Given problem: Restate word for word the lines that begin the listing and end with the line holding "cap, posts, air".

# # # # #

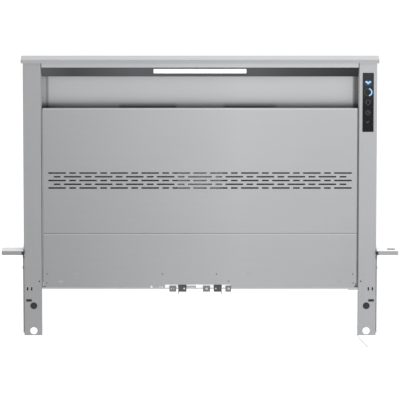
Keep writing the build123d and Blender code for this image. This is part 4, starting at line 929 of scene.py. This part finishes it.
@dataclass
class Chimney:
    """Rising chimney: cap, posts, air box, lamp, front panels, filters and touch control."""

    panel_face: float = 0.6
    weld_level: float = -62.4
    weld_places: Places = (-321.3, -312.8, -182.6, -174.1, 121.2, 128.1, 313.0, 320.7)
    weld_radius: float = 2.3
    oval_level: float = -82.7
    oval_places: Places = (-357.5, -215.2, -126.6, 360.0)
    oval_radius: float = 4.6
    pin_level: float = -86.6
    pin_places: Places = (-393.6, 393.6)
    pin_radius: float = 1.7
    plug_level: float = -97.2
    plugs: Stops = ((-124.8, 3.4), (-103.0, 1.9), (-97.0, 1.9))
    clip_pins: Rows = (
        (-73.4, 6.5, -103.0, 1.3), (-68.4, 6.5, -103.0, 1.3), (-40.6, 6.0, -102.4, 2.2),
        (17.0, 6.5, -103.0, 2.9), (40.7, 6.0, -102.4, 1.8), (73.6, 6.5, -103.0, 3.0),
    )
    # strips in the notch that glow as painted light
    glow_strips: Rows = (
        (-90.2, -56.4, 19.2, -102.8), (-10.0, 35.2, 19.2, -102.8), (56.0, 79.7, 19.2, -102.8),
        (-34.8, -9.9, 20.2, -98.4),
    )
    glow_top: float = -91.5
    sheet: float = 0.6
    # black sheets as painted shade in the legs
    shadow_face: float = 1.5
    shadow_span: Span = (409.5, 447.8)
    shadow_levels: Span = (-115.0, -74.0)
    back_face: float = 45.2
    rivet_columns: Places = (-411.0, 411.0)
    rivet_levels: Places = (-76.0, -10.0, 56.0, 122.0, 188.0, 254.0, 320.0, 386.0, 452.0)

    def build(self) -> None:
        """Dresses the nodes and adds the control's symbols, marks and fasteners."""
        self.dress_nodes()
        TouchControl().build()
        self.panel_marks()
        self.lower_edge()
        self.leg_shadow_sheets()
        self.back_rivets()

    def dress_nodes(self) -> None:
        """Gives the chimney's CAD nodes their finishes."""
        low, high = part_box("control_glass")
        glass = BlackGlass("touch_glass", (0.012, 0.012, 0.013), (0.045, 0.046, 0.049), high.z, low.z)
        dress({
            Look.cap: "top_cap",
            Look.post: "post_left post_right",
            Look.bright: "side_wall_left side_wall_right panel_rail_left floor_pan centre_bar "
                         "cable_guide_strip",
            # the right panel rail wears the dark steel as painted shade, the left rail stays bright
            Look.clip_and_shade: "panel_rail_right bottom_clips",
            Look.duct: "rear_panel",
            Look.panel: "lower_panel access_panel",
            Look.hood: "lamp_housing",
            Look.lamp: "lamp_diffuser",
            Look.board: "led_board control_board",
            Look.rivet: "panel_rivets",
            Look.dark: "filter_frame",
            Look.divider: "filter_divider",
            Look.filter: "grease_filter_left grease_filter_right",
            Look.magnet: "panel_magnets sensor_magnets",
            Look.zinc: "strike_plates",
            Look.plug: "leg_plugs",
            Look.stop: "stop_blocks",
            Look.nylon: "control_tray",
            Look.rack: "rack_left rack_right",
            Look.aluminium: "rack_rail_left rack_rail_right",
            glass: "control_glass",
        })

    def panel_marks(self) -> None:
        """Faint welds and ovals pressed in the lower panel, and its pins and small white plugs."""
        face = self.panel_face
        weld = dome((0, face, self.weld_level), self.weld_radius, 0.25, FRONT).copies(self.weld_places)
        weld.done("panel_welds", Body.CHIMNEY, "stainless", Look.mark)
        oval = dome((0, face, self.oval_level), self.oval_radius, 0.2, FRONT, 16)
        oval.resize((1.5, 1.0, 0.75), (0, 0, self.oval_level)).copies(self.oval_places)
        oval.done("panel_ovals", Body.CHIMNEY, "stainless", Look.mark)
        pin = dome((0, face, self.pin_level), self.pin_radius, 0.5, FRONT).copies(self.pin_places)
        pin.done("panel_pins", Body.CHIMNEY, "stainless", Look.rivet)
        for number, (x, radius) in enumerate(self.plugs, 1):
            plug = dome((x, face, self.plug_level), radius, 0.5, FRONT, 16)
            plug.done(f"panel_plug_{number}", Body.CHIMNEY, "white_nylon", Look.white)

    def lower_edge(self) -> None:
        """Strips that close the notch in the lower edge and glow as painted light, and white pins in the clips
        and stop blocks.
        """
        # strips that glow as painted light
        strips = []
        for left, right, face, low in self.glow_strips:
            strip = Blank.block((left, face, low), (right, face + self.sheet, self.glow_top))
            strips.append(strip.facing(FRONT).inset(1.0, 0.2))
        strips[0].join(*strips[1:]).done("notch_glow_strips", Body.CHIMNEY, "white_nylon", Look.seal)
        pins = [dome((x, face, level), radius, 0.4, FRONT) for x, face, level, radius in self.clip_pins]
        pins[0].join(*pins[1:]).done("clip_pins", Body.CHIMNEY, "white_nylon", Look.white)

    def leg_shadow_sheets(self) -> None:
        """Black sheets in the legs behind their dot holes, key slots and clip slots, as painted shade."""
        bottom, top = self.shadow_levels
        # black sheets put in the legs as painted shade
        for side, name in ((-1.0, "left"), (1.0, "right")):
            low, high = sorted(side * edge for edge in self.shadow_span)
            shadow_sheet = Blank.block((low, self.shadow_face, bottom), (high, self.shadow_face + self.sheet, top))
            shadow_sheet.facing(FRONT).inset(1.0, 0.3)
            shadow_sheet.done(f"leg_shadow_sheet_{name}", Body.CHIMNEY, "black_nylon", Look.hole)

    def back_rivets(self) -> None:
        """Rivets that hold the rear panel to the side walls' flanges."""
        head = dome((0, self.back_face, 0), 3.2, 1.3, BACK).copies(self.rivet_columns, up=self.rivet_levels)
        head.done("rear_panel_rivets", Body.CHIMNEY, "zinc", Look.zinc)


@dataclass
class FixedFrame:
    """What is fixed to the worktop and cabinet: brackets, mouth frame, plenum, blower and power box."""

    bead_length: float = 68.0
    bead_width: float = 8.0
    bead_start: float = 84.0
    bead_pitch: float = 34.0
    bead_places: Places = (-280.0, -168.0, -56.0, 56.0, 168.0, 280.0)
    rivet_row: float = 144.0
    rivet_places: Places = tuple(range(-276, 277, 69))
    cap_radius: float = 36.0
    cap_height: float = 4.0
    rib_count: int = 16
    rib_half: float = 0.9
    rib_span: Span = (15.0, 31.0)
    rib_levels: Span = (5.5, 8.2)
    collar_radius: float = 75.2
    collar_bead: float = 2.0
    collar_back: float = 14.0
    band_radius: float = 18.6
    band_height: float = 8.0
    cover_edge: float = 8.0
    gear_screws: Span = (-26.0, 22.0)

    def build(self) -> None:
        """Dresses the nodes and adds beads, ribs and screws."""
        self.dress_nodes()
        self.plenum_trim()
        self.blower_trim()
        self.box_screws()
        self.lift_trim()

    def dress_nodes(self) -> None:
        """Gives the fixed frame's CAD nodes their finishes."""
        dress({
            Look.bracket: "side_bracket_left side_bracket_right",
            Look.nylon: "ear_pads guide_shoes position_sensor cable_gland",
            Look.galvanised: "mouth_frame plenum inlet_ring",
            Look.scroll: "blower_scroll blower_cover outlet_collar",
            Look.plated: "power_box power_box_cover",
            Look.foam: "mouth_seal",
            Look.paint: "fan_motor lift_motor",
            Look.zinc: "motor_screws frame_bolts",
            Look.casting: "gearbox",
            Look.brass: "shaft_bushes",
        })

    def plenum_trim(self) -> None:
        """Beads pressed in the plenum's roof and rivets along its rear edge."""
        _, (_, _, top), _ = corners("plenum")
        half, start = self.bead_length / 2, self.bead_start
        bead = Blank.block((-half, start, top), (half, start + self.bead_width, top + 1.6))
        bead.facing(UP).inset(1.6, 0.5).smooth(50.0).copies(self.bead_places, (0.0, self.bead_pitch))
        bead.done("plenum_beads", Body.FRAME, "galvanised", Look.galvanised)
        head = dome((0, self.rivet_row, top), 2.6, 1.1, UP).copies(self.rivet_places)
        head.done("plenum_rivets", Body.FRAME, "zinc", Look.zinc)

    def blower_trim(self) -> None:
        """Ribbed end cap of the fan motor, and the rolled bead of the duct collar."""
        _, (_, _, top), (x, y, _) = corners("fan_motor")
        cap = Blank.round((x, y, top + self.cap_height / 2), self.cap_radius, self.cap_height, Axis.Z, 40)
        cap.facing(UP).inset(3.0, 2.0).inset(20.0).inset(1.5, 1.2).smooth(35.0)
        cap.done("motor_end_cap", Body.FRAME, "motor_paint", Look.paint)
        (near, far), (low, high), half = self.rib_span, self.rib_levels, self.rib_half
        rib = Blank.block((x + near, y - half, top + low), (x + far, y + half, top + high))
        rib.facing(UP).inset(0.5, 0.3)
        rib.turned([number * 360.0 / self.rib_count for number in range(self.rib_count)], (x, y, top), "Z")
        rib.done("motor_ribs", Body.FRAME, "motor_paint", Look.paint)
        _, high, middle = corners("outlet_collar")
        centre = (high[0] - self.collar_back, *middle[1:])
        bead = Blank(
            bpy.ops.mesh.primitive_torus_add, location=Vector(centre) * MM, rotation=Axis.X.value,
            major_radius=self.collar_radius * MM, minor_radius=self.collar_bead * MM,
            major_segments=72, minor_segments=10,
        )
        bead.resize((1.6, 1.0, 1.0), centre).smooth(60.0)
        bead.done("collar_bead", Body.FRAME, "galvanised", Look.galvanised)

    def box_screws(self) -> None:
        """Screws in the corners of the power box's cover."""
        low, high, _ = corners("power_box_cover")
        edge = self.cover_edge
        across, up = high[0] - low[0] - 2 * edge, high[2] - low[2] - 2 * edge
        heads = screws((low[0] + edge, high[1], low[2] + edge), 3.4, 2.0, across, up)
        heads.done("power_box_screws", Body.FRAME, "zinc", Look.zinc)

    def lift_trim(self) -> None:
        """Cover plate screws of the gearbox, and the band round the lift motor."""
        low, high, _ = corners("gearbox")
        heads = screws((high[0] - self.cover_edge, high[1], low[2] + 6.0), 2.6, 1.6, *self.gear_screws)
        heads.done("gearbox_screws", Body.FRAME, "zinc", Look.zinc)
        low, _, (x, y, _) = corners("lift_motor")
        band = Blank.round((x, y, low[2] + 5.0), self.band_radius, self.band_height, Axis.Z, 40)
        band.pick(lambda normal: abs(normal.z) > 0.9).inset(0.6, 0.4).smooth(50.0)
        band.done("lift_motor_band", Body.FRAME, "zinc", Look.zinc)


class MovingParts:
    """Lift shaft with its pinions, fan wheel and damper."""

    def build(self) -> None:
        """Dresses the nodes."""
        dress({
            Look.shaft: "cross_shaft",
            Look.rack: "pinion_left pinion_right",
            Look.impeller: "impeller",
            Look.grey: "damper_flap",
        })


# ---- studio ----


@dataclass(frozen=True)
class SoftBox:
    """A square area light aimed at the vent."""

    name: str
    place: Point
    size: float
    power: float
    aim: Point = (0.0, 0.05, 0.1)

    def hang(self) -> None:
        """Adds the light to the scene."""
        data = bpy.data.lights.new(self.name, "AREA")
        data.shape = "SQUARE"
        data.size = self.size
        data.energy = self.power
        light = bpy.data.objects.new(self.name, data)
        light.location = self.place
        light.rotation_euler = (Vector(self.aim) - Vector(self.place)).to_track_quat("-Z", "Y").to_euler()
        light.visible_camera = False
        bpy.context.scene.collection.objects.link(light)


@dataclass
class Studio:
    """Pale floor at the height of a kitchen floor, white background, soft light and the camera."""

    floor_level: float = -0.86
    floor_size: float = 80.0
    floor_tone: float = 0.86
    shadow_tone: float = 0.5
    ambient: float = 0.4
    camera_place: Point = (0.0, -13.7141, 2.9462)
    camera_tilt: float = 11.6
    lens: float = 492.0
    sensor: float = 36.0
    boxes: tuple[SoftBox, ...] = (
        SoftBox("key_right", (1.6, -2.6, 1.6), 3.2, 58.0),
        SoftBox("fill_left", (-2.8, -2.4, 1.0), 2.2, 10.0),
        SoftBox("top", (0.2, -0.2, 3.0), 2.4, 17.0),
        SoftBox("back", (0.6, 3.2, 1.2), 2.2, 17.0),
    )

    def build(self) -> None:
        """Sets up the world, floor, lights and camera."""
        scene = bpy.context.scene
        scene.view_settings.view_transform = "Standard"
        self.world(scene)
        self.floor()
        for box in self.boxes:
            box.hang()
        self.camera(scene)

    def world(self, scene: bpy.types.Scene) -> None:
        """White for what is seen, a softer grey for what lights."""
        scene.world = bpy.data.worlds.new("studio")
        nodes = NodeTree(scene.world)
        grey = (self.ambient, self.ambient, self.ambient * 1.01, 1.0)
        lighting, shown = (nodes.add("Background", tone).outputs[0] for tone in (grey, PLAIN))
        nodes.split(lighting, shown, "OutputWorld")

    def floor(self) -> None:
        """A plain pale floor that keeps the vent's shadow."""
        bpy.ops.object.select_all(action="DESELECT")
        bpy.ops.mesh.primitive_plane_add(size=self.floor_size, location=(0.0, 0.0, self.floor_level))
        plane = bpy.context.object
        plane.name = "floor"
        material = bpy.data.materials.new("floor")
        nodes = NodeTree(material)
        tones = [(*shade(WHITE, level), 1.0) for level in (self.floor_tone, self.shadow_tone)]
        lit, shadowed = (nodes.add("BsdfDiffuse", tone).outputs[0] for tone in tones)
        glow = nodes.add("Emission", Strength=self.floor_tone).outputs[0]
        shown = nodes.add("AddShader", shadowed, glow).outputs[0]
        nodes.split(lit, shown, "OutputMaterial")
        plane.data.materials.append(material)

    def camera(self, scene: bpy.types.Scene) -> None:
        """A long lens far in front, so that upright edges stay upright, looking down on the cap a little."""
        data = bpy.data.cameras.new("camera")
        data.sensor_width = self.sensor
        data.lens = self.lens
        data.clip_start, data.clip_end = 0.1, 200.0
        camera = bpy.data.objects.new("camera", data)
        camera.location = self.camera_place
        camera.rotation_euler = (math.radians(90.0 - self.camera_tilt), 0.0, 0.0)
        scene.collection.objects.link(camera)
        scene.camera = camera


def main() -> None:
    """Builds the studio and the vent."""
    logging.basicConfig(level=logging.INFO, format="%(message)s")
    for assembly in (Studio(), Chimney(), FixedFrame(), MovingParts()):
        assembly.build()
        LOG.info("%s is built", type(assembly).__name__)


if __name__ == "__main__":
    main()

# # # # #

Written answer:
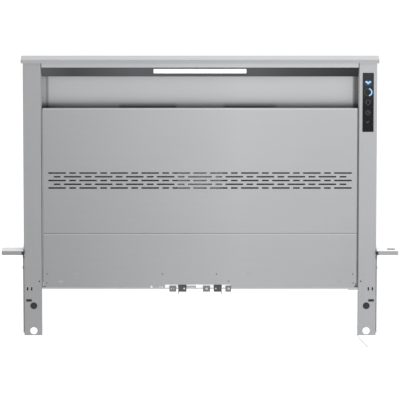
Keep writing the build123d and Blender code for this image. This is part 4, starting at line 929 of scene.py. This part finishes it.
@dataclass
class Chimney:
    """Rising chimney: cap, posts, air box, lamp, front panels, filters and touch control."""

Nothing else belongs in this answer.